The lessons from the events of 1992 made the Indian stock market change in crucial ways. Though the scars of this scam may never fully heal, the reforms undertaken after that have enabled the emergence of an even more resilient and transparent financial system.

Frequently Asked Questions (FAQs)

  1. What was the total fraud amount in the Harshad Mehta scam 1992?

    The total fraud amount in the Harshad Mehta scam was approximately ₹4,000 crore.

  2. How much money was lost in the Harshad Mehta scam?

    The Harshad Mehta scam amount is estimated at around ₹4,000 crore, approximately $1 billion, which includes losses of numerous banks and investors

  3. Who was Harshad Mehta?

    Harshad Mehta was the mastermind behind the 1992 Indian Stock Market scam.

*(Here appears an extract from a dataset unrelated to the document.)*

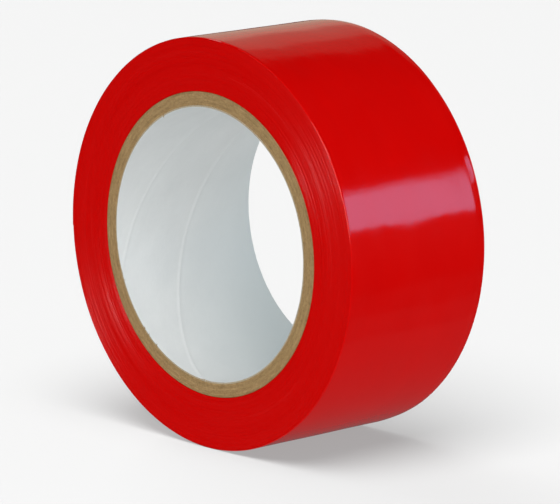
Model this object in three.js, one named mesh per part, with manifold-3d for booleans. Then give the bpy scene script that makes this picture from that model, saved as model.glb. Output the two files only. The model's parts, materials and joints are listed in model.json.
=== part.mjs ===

Mehta manipulated the stock prices by using illegal methods, resulting in a stock market bubble, which finally culminated in huge losses to investors.

  4. How did Harshad Mehta inflate stock prices?

    Mehta used the loopholes in the Ready Forward Deal mechanism, fake BRs, circular trading, and fabricated rumors about the stocks, hence artificially inflating the prices.

  5. What were the impacts of the 1992 scam on the Indian economy?

    The scam led to a big stock market crash, loss of investor confidence, and reforms in the regulatory system of the financial sector, apart from increased scrutiny of banking practices.

  6. How did the public and media react to the scam?

    The public’s response to the scam was characterized by outrage and shock, largely due to the extensive media coverage about the details and after-effects of the scam. Recently, the events of the scam served as a storyline of a web series, which has renewed the public interest in the scam.